Which is what the book is predominantly about; the past and memory. Told from the perspective of Tony Webster in his retirement years, the first part of this book gives an overview of Webster’s life, from his early years at school with his friends Colin, Alex and the new boy Adrian Finn. Adrian is different to the other boys. His intellect surpasses that of their teacher, Old Joe Hunt, and he becomes central to the group’s intellectual development. Webster traces his life from these early memories up to his present older self, now retired and divorced. Webster’s account of his life is patchy and impressionistic, always qualified with the sense of memory’s unreliability. He is aware that his recount of his school years is now little more than a series of anecdotes, and his memories of his early relationship with Veronica is coloured by his inexperience and his sexual frustration at her withholding. Added to this is his shifting perspective as he looks back with an increasing understanding of how things turned out. Of greatest import is his eventual breaking up with Veronica after he is made to feel unworthy at a family weekend, and then Veronica’s later relationship with Adrian. These circumstances and time splits the friendship of the school group apart. Adrian and Veronica’s relationship eventually suffers a terrible end with Adrian’s death, and in the last pages of the opening section of the book, Webster’s narrative is compressed – a seemingly sudden marriage to Margaret and equally sudden appearance of a daughter, Susie, is told succinctly – suggesting both the psychological partiality of perceived time as well as the sense of the mundanity of life, of years slipping away into middle class urbanity, along with his dreams and aspirations, as though the formative years of youth bear a disproportionate weight in defining us. All this may have been the subject of a well-told, if unremarkable novella: the documentation of a life. But with the death of Veronica’s mother and an unusual bequest, Tony is forced to re-evaluate his life and his understanding of his past.

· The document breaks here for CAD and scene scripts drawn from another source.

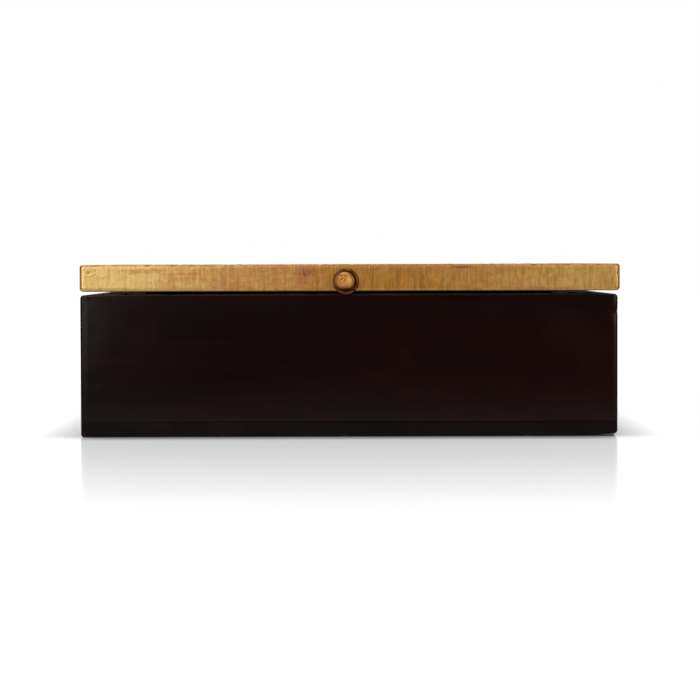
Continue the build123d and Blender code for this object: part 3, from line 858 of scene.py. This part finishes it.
def gold_leaf(name):
    """Loose leaf brushed on in upright strokes over red bole, dulled and rubbed."""
    material, shader, place, wear = piece_finish(name)
    tree = place.id_data
    tone = add(tree, "Attribute", attribute_name="tone").outputs["Fac"]
    bent = add(tree, "TexNoise", {"Vector": place, "Scale": 120.0, "Detail": 1.0})
    lean = add(tree, "VectorMath", {0: bent.outputs["Color"], 1: (0.0022, 0, 0), 2: place},
               operation="MULTIPLY_ADD").outputs[0]
    strokes = cloud(stretched(lean, (820, 75, 1)), 1.0, 3.0, 0.6)
    hairs = cloud(stretched(lean, (2500, 230, 1)), 1.0, 2.0, 0.6)
    long_rub = cloud(stretched(place, (90, 800, 1)), 1.0, 4.0, 0.62)
    grit = cloud(place, 1250, 3.0, 0.72)
    blotch = cloud(place, 330, 3.0, 0.6, 0.6)
    # The tone holds the front rail's painted shading and the arris's painted highlight as well as the leaf's
    # own tone; the pale and ochre leaf colours below follow it.
    leaf_tone_and_painted_light = plus(tone, fade(blotch, 0.35, 0.65, -0.14, 0.14))
    leaf = blend(leaf_tone_and_painted_light, rgb(240, 202, 128), rgb(202, 140, 60))
    shadow = blend(leaf_tone_and_painted_light, rgb(226, 182, 106), rgb(164, 112, 44))
    leaf = blend(fade(strokes, 0.36, 0.70), leaf, shadow)
    line = times(fade(hairs, 0.56, 0.74), fade(leaf_tone_and_painted_light, 0.0, 1.0, 0.16, 0.42))
    leaf = blend(line, leaf, rgb(136, 92, 42))
    from_heart = away_from(place, (215 * mm, -12 * mm, 0))      # the wood's own rings, under the leaf
    rings = sums("SINE", times(from_heart, math.tau / (1.15 * mm)), 0)
    end_grain = times(fade(from_heart, 31 * mm, 35 * mm), fade(from_heart, 40 * mm, 44 * mm, 1.0, 0.0))
    ring_line = times(fade(rings, 0.1, 0.9), times(end_grain, fade(strokes, 0.3, 0.6, 0.2, 0.6)))
    leaf = blend(ring_line, leaf, rgb(176, 122, 54))
    rubbed_at = wear
    for roughening, share in ((grit, 0.9), (long_rub, 0.55), (blotch, 0.5), (strokes, 0.5)):
        rubbed_at = plus(rubbed_at, scaled(roughening, share, -share / 2))
    thin = fade(rubbed_at, 0.08, 0.72)
    bare = fade(rubbed_at, 0.66, 1.12)
    through = blend(leaf_tone_and_painted_light, rgb(210, 142, 86), rgb(180, 110, 60))
    colour = blend(times(thin, 0.86), leaf, through)
    colour = blend(times(bare, 0.9), colour, rgb(98, 48, 32))
    metal_share = times(fade(thin, 0.0, 1.0, 0.86, 0.66), fade(bare, 0.0, 1.0, 1.0, 0.35))
    rough = plus(fade(thin, 0.0, 1.0, 0.36, 0.44), times(strokes, 0.08))
    wire(shader, {"Base Color": colour, "Metallic": metal_share, "Roughness": rough})
    height = times(hairs, 0.5)
    for relief, share in ((strokes, 0.5), (grit, 0.35), (bare, -0.35), (ring_line, -0.5)):
        height = plus(height, times(relief, share))
    lay_bump(shader, height, 0.4, 0.07 * mm)
    return material


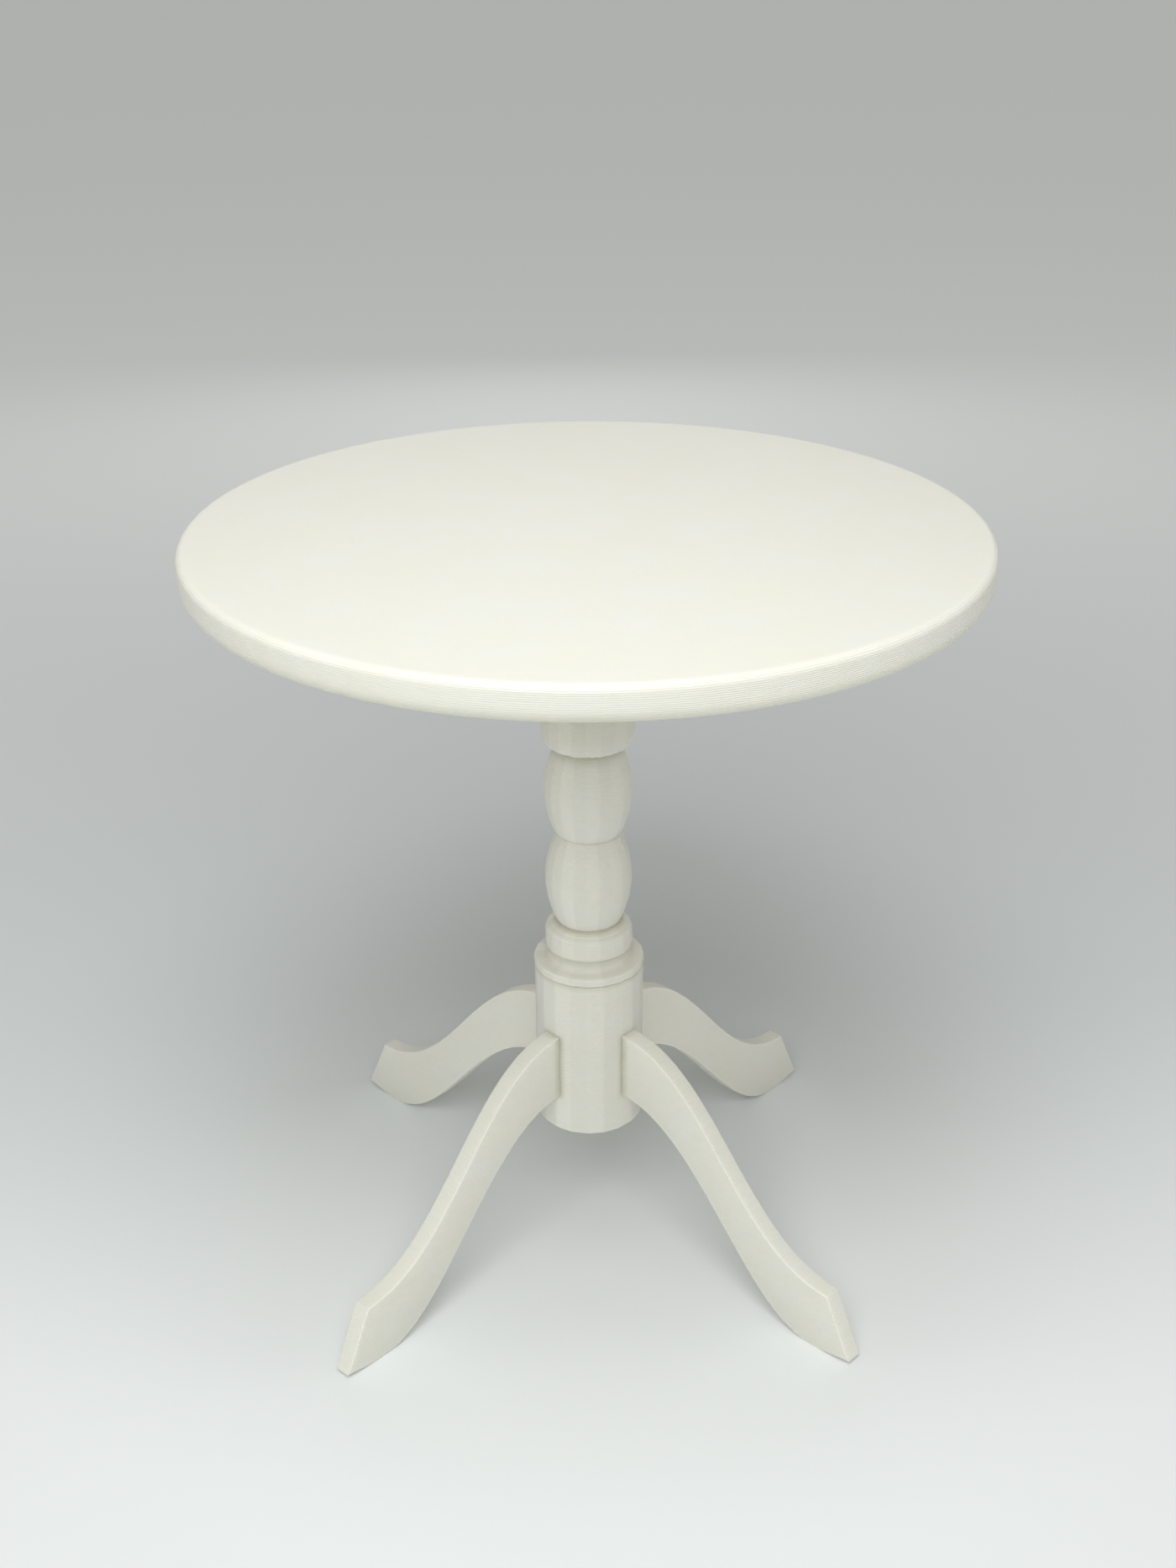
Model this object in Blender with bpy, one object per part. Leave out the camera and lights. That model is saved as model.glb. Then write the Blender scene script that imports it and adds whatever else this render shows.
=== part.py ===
"""A one-twelfth scale round pedestal table for a dolls house, as an assembly of eight printed pieces.

A round top stands on a collar, a turned column and a hub, and four curved legs are tenoned into the hub.
Metres, +Z up. The origin is on the floor, on the axis of the column.
"""

import math

import bmesh
import bpy
from mathutils import Vector

MM = 0.001

# Overall sizes
TABLE_HEIGHT = 62.5 * MM
TOP_DIAMETER = 60.0 * MM
FOOT_SPREAD = 57.0 * MM
HUB_CLEARANCE = 10.85 * MM

# Fits: a spigot or a tenon is this much smaller all round than its hole, and seats this far from its face
FIT = 0.12 * MM
SEAT_GAP = 0.25 * MM

# Top
TOP_THICKNESS = 2.75 * MM
TOP_UPPER_ROUND = 0.4 * MM
TOP_LOWER_ROUND = 0.65 * MM

# Collar under the top
COLLAR_DIAMETER = 7.4 * MM
COLLAR_LIP_INSET = 0.42 * MM
COLLAR_LIP_RISE = 0.8 * MM
COLLAR_SPIGOT_DIAMETER = 4.8 * MM
COLLAR_SPIGOT_LENGTH = 1.2 * MM

# Column, from the hub upwards
LOWER_SPIGOT_DIAMETER = 4.8 * MM
LOWER_SPIGOT_LENGTH = 4.5 * MM
FLANGE_OVERHANG = 0.05 * MM
FLANGE_EDGE = 0.35 * MM
FLANGE_ROUND = 0.2 * MM
FLANGE_LEDGE = 0.57 * MM
COVE_HEIGHT = 1.1 * MM
COVE_DEPTH = 0.25 * MM
BEAD_DIAMETER = 7.14 * MM
BEAD_SIDE = 1.25 * MM
BEAD_ROUND_RISE = 0.55 * MM
BEAD_ROUND_INSET = 0.25 * MM
BEAD_LEDGE_RISE = 0.45 * MM
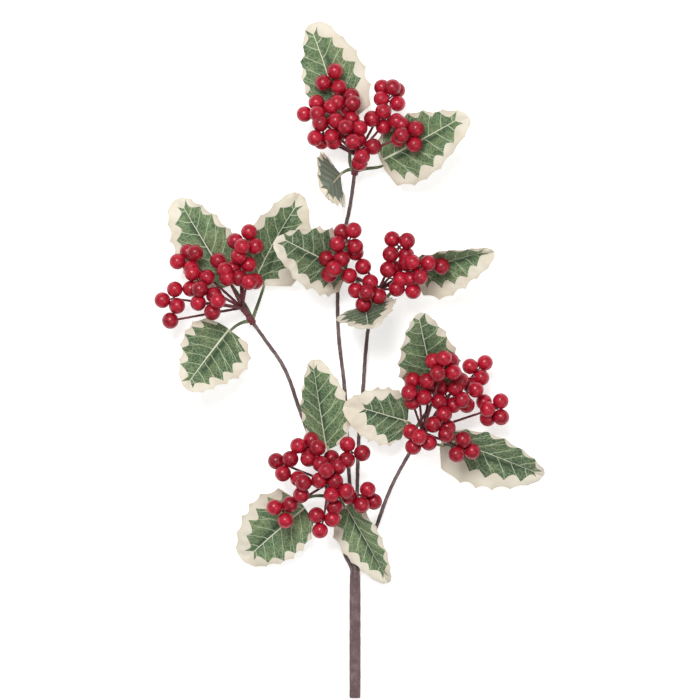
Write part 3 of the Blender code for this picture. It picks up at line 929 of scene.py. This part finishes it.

Apart from establishing the key relationships in the novel, the recount of Webster’s school years also establishes the thematic concerns of the novel. If Webster and his friends seem somewhat too precocious in their discussion of philosophy, literature and history, we are also aware, as Webster points out, that this is a representation of his formative years, coloured by insights and given significance from a lifetime of reflection upon a life that developed from this period. When Old Joe Hunt asks Marshall, a typical schoolboy who has enjoyed his holidays, what he has learned about the period of Henry VIII, Marshall replies There was unrest, sir. When pressed for more information, he elaborates, I’d say there was great unrest, sir. The scene is hilarious, but it also underlines the problems of memory and historical record. Adrian, a far deeper thinker, approaches the problem of history, and by extension, as we see in Webster’s recount as it unfolds, of personal memory. When pressed on the matter of the origins of the First World War, Finn argues:

. . .isn’t the whole business of ascribing responsibility a cop-out? We want to blame an individual so that everyone else is exculpated. Or we blame a historical process as a way of exonerating individuals. Or it’s all anarchic chaos, with the same consequence. It seems to me that there is – was – a chain of individual responsibilities, all of which were necessary, but not so long a chain that everybody can simply blame everybody else . . . That’s one of the central problems of history, isn’t it, sir? The question of subjective versus objective interpretation, the fact that we need to know the history of the historian in order to understand the version that is being put in front of us.

It’s a brilliant setup for the second half of the novel where the real story occurs. When Webster tries to argue with Old Joe Hunt that Robson’s actions, a schoolboy who has committed suicide, were little understood – therefore, what hope is there in understanding the distant past – Old Joe’s response brushes away the old chestnut that history is written by the victors, thereby discrediting the binary approach Adrian Finn has already eschewed, to consider the range of evidence that may bring insight to a life. Already Webster is missing the point of class discussion, and it will take a lifetime to learn the lesson that Adrian understood instinctively; to understand Adrian, in fact, Veronica, and his own self.

This is a remarkably dense book – dense in terms of the period of time it covers and the multitudes of detail, and remarkable for its brevity – but one that is highly readable and thought provoking. It’s going to be enjoyed more, I suspect, by someone in their middle age who has the experience to understand Webster’s constant attempts to understand the past, his own actions and motivations and the circumstances in which he finds himself. There is a sense in the way this book is written and structured that living is what we do, perhaps not so successfully when we’re young, and understanding it all is what we attempt when we’re older.

While this review may seem to give much of the plot away, I have really only discussed Barnes’s opening, which is only the set-up for the main bulk of the story. In fact, there is a certain level of unpredictability about the second two thirds of the book. While the latter story centres around Webster’s attempt to understand his bequest, it reads something like a detective fiction, too, with a denouement worthy of a detective plot, and with all the poignancy this novel deserves. This was a worthy winner of the Man Booker, in my opinion. It can easily be read in one long sitting, and I think it’s a book that benefits from a repeat reading.